**Set exercise:** Restate every line of the material, word for word.

**Data extract:**
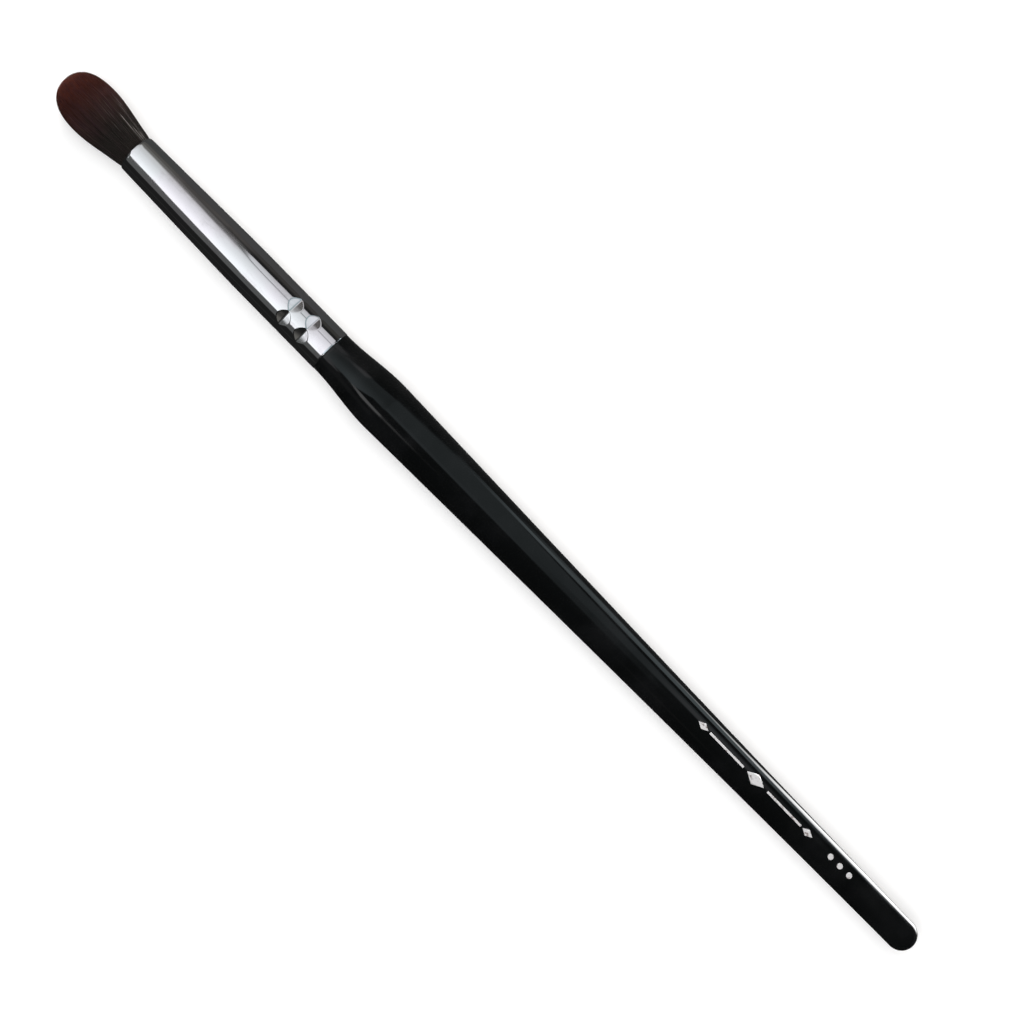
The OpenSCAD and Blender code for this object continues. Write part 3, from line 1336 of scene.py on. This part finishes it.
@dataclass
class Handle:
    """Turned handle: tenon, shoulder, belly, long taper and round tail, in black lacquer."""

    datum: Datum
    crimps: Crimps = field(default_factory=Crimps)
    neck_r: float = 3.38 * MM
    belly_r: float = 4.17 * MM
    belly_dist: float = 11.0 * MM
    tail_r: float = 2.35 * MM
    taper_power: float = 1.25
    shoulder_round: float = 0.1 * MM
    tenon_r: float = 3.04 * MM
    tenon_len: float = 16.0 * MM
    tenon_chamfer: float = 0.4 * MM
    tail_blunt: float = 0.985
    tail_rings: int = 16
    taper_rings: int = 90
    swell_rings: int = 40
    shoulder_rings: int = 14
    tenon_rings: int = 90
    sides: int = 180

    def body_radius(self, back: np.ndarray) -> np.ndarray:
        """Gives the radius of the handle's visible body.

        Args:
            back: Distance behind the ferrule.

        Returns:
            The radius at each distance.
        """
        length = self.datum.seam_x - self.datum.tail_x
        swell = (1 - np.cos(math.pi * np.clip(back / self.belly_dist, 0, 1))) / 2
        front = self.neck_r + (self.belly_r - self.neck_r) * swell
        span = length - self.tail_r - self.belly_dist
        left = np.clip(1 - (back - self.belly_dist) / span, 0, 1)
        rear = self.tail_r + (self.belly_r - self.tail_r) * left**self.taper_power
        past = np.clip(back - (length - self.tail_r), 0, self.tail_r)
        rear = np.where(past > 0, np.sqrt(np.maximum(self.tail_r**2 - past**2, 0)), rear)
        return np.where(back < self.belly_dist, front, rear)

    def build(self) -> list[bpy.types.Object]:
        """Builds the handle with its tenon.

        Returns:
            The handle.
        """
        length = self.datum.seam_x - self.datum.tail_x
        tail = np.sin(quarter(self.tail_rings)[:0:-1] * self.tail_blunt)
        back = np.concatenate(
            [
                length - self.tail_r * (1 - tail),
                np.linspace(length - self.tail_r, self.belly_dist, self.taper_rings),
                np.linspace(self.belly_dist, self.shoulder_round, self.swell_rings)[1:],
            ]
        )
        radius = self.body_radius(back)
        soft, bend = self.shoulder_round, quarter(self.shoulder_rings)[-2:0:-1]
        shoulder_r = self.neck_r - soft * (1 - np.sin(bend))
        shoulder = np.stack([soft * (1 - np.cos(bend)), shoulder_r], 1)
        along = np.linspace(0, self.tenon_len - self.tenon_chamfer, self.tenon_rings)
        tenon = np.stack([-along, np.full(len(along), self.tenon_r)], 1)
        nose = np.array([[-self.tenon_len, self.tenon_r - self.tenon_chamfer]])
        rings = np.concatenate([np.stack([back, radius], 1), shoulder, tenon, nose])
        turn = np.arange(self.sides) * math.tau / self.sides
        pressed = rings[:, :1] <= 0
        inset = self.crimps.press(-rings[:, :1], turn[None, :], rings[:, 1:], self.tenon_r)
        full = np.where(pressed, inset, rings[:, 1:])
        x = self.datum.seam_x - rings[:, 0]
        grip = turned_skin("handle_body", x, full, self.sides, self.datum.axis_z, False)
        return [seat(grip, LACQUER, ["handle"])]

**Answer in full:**
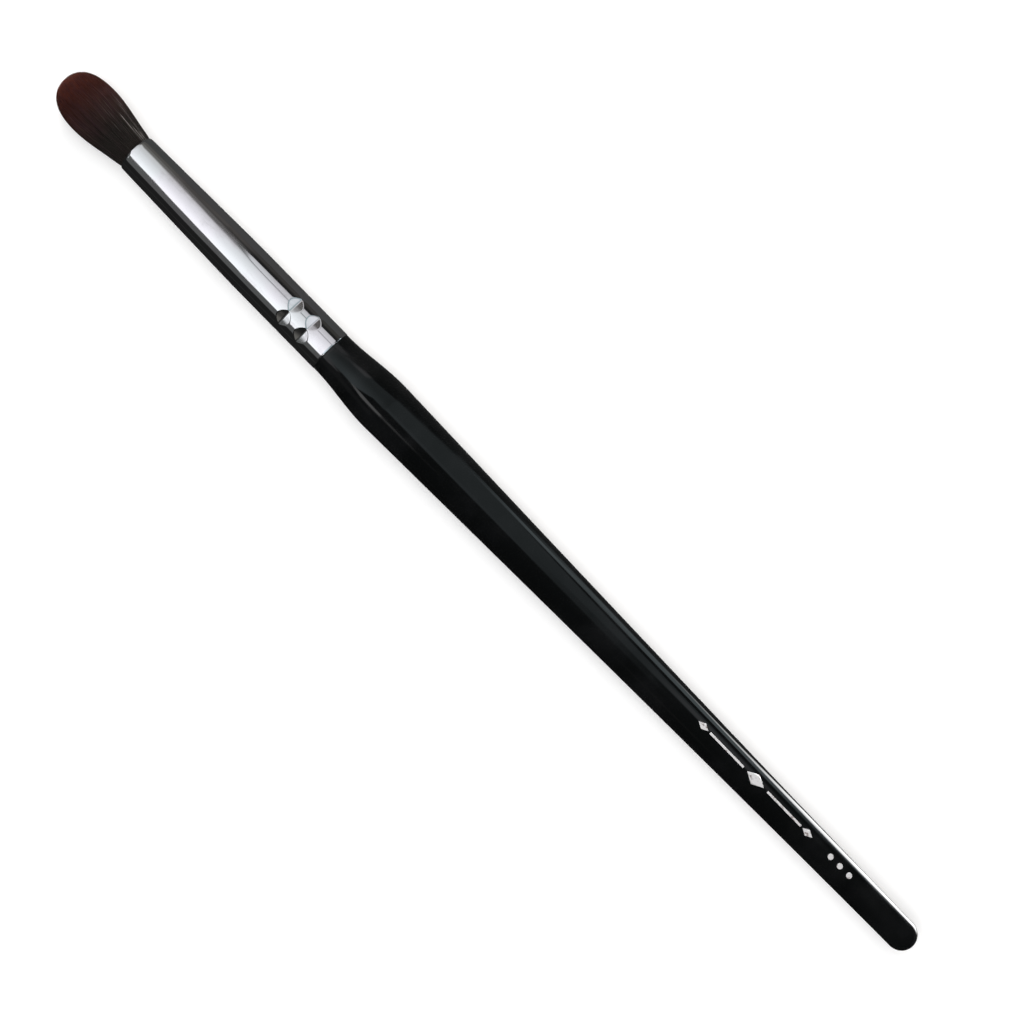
The OpenSCAD and Blender code for this object continues. Write part 3, from line 1336 of scene.py on. This part finishes it.
@dataclass
class Handle:
    """Turned handle: tenon, shoulder, belly, long taper and round tail, in black lacquer."""

    datum: Datum
    crimps: Crimps = field(default_factory=Crimps)
    neck_r: float = 3.38 * MM
    belly_r: float = 4.17 * MM
    belly_dist: float = 11.0 * MM
    tail_r: float = 2.35 * MM
    taper_power: float = 1.25
    shoulder_round: float = 0.1 * MM
    tenon_r: float = 3.04 * MM
    tenon_len: float = 16.0 * MM
    tenon_chamfer: float = 0.4 * MM
    tail_blunt: float = 0.985
    tail_rings: int = 16
    taper_rings: int = 90
    swell_rings: int = 40
    shoulder_rings: int = 14
    tenon_rings: int = 90
    sides: int = 180

    def body_radius(self, back: np.ndarray) -> np.ndarray:
        """Gives the radius of the handle's visible body.

        Args:
            back: Distance behind the ferrule.

        Returns:
            The radius at each distance.
        """
        length = self.datum.seam_x - self.datum.tail_x
        swell = (1 - np.cos(math.pi * np.clip(back / self.belly_dist, 0, 1))) / 2
        front = self.neck_r + (self.belly_r - self.neck_r) * swell
        span = length - self.tail_r - self.belly_dist
        left = np.clip(1 - (back - self.belly_dist) / span, 0, 1)
        rear = self.tail_r + (self.belly_r - self.tail_r) * left**self.taper_power
        past = np.clip(back - (length - self.tail_r), 0, self.tail_r)
        rear = np.where(past > 0, np.sqrt(np.maximum(self.tail_r**2 - past**2, 0)), rear)
        return np.where(back < self.belly_dist, front, rear)

    def build(self) -> list[bpy.types.Object]:
        """Builds the handle with its tenon.

        Returns:
            The handle.
        """
        length = self.datum.seam_x - self.datum.tail_x
        tail = np.sin(quarter(self.tail_rings)[:0:-1] * self.tail_blunt)
        back = np.concatenate(
            [
                length - self.tail_r * (1 - tail),
                np.linspace(length - self.tail_r, self.belly_dist, self.taper_rings),
                np.linspace(self.belly_dist, self.shoulder_round, self.swell_rings)[1:],
            ]
        )
        radius = self.body_radius(back)
        soft, bend = self.shoulder_round, quarter(self.shoulder_rings)[-2:0:-1]
        shoulder_r = self.neck_r - soft * (1 - np.sin(bend))
        shoulder = np.stack([soft * (1 - np.cos(bend)), shoulder_r], 1)
        along = np.linspace(0, self.tenon_len - self.tenon_chamfer, self.tenon_rings)
        tenon = np.stack([-along, np.full(len(along), self.tenon_r)], 1)
        nose = np.array([[-self.tenon_len, self.tenon_r - self.tenon_chamfer]])
        rings = np.concatenate([np.stack([back, radius], 1), shoulder, tenon, nose])
        turn = np.arange(self.sides) * math.tau / self.sides
        pressed = rings[:, :1] <= 0
        inset = self.crimps.press(-rings[:, :1], turn[None, :], rings[:, 1:], self.tenon_r)
        full = np.where(pressed, inset, rings[:, 1:])
        x = self.datum.seam_x - rings[:, 0]
        grip = turned_skin("handle_body", x, full, self.sides, self.datum.axis_z, False)
        return [seat(grip, LACQUER, ["handle"])]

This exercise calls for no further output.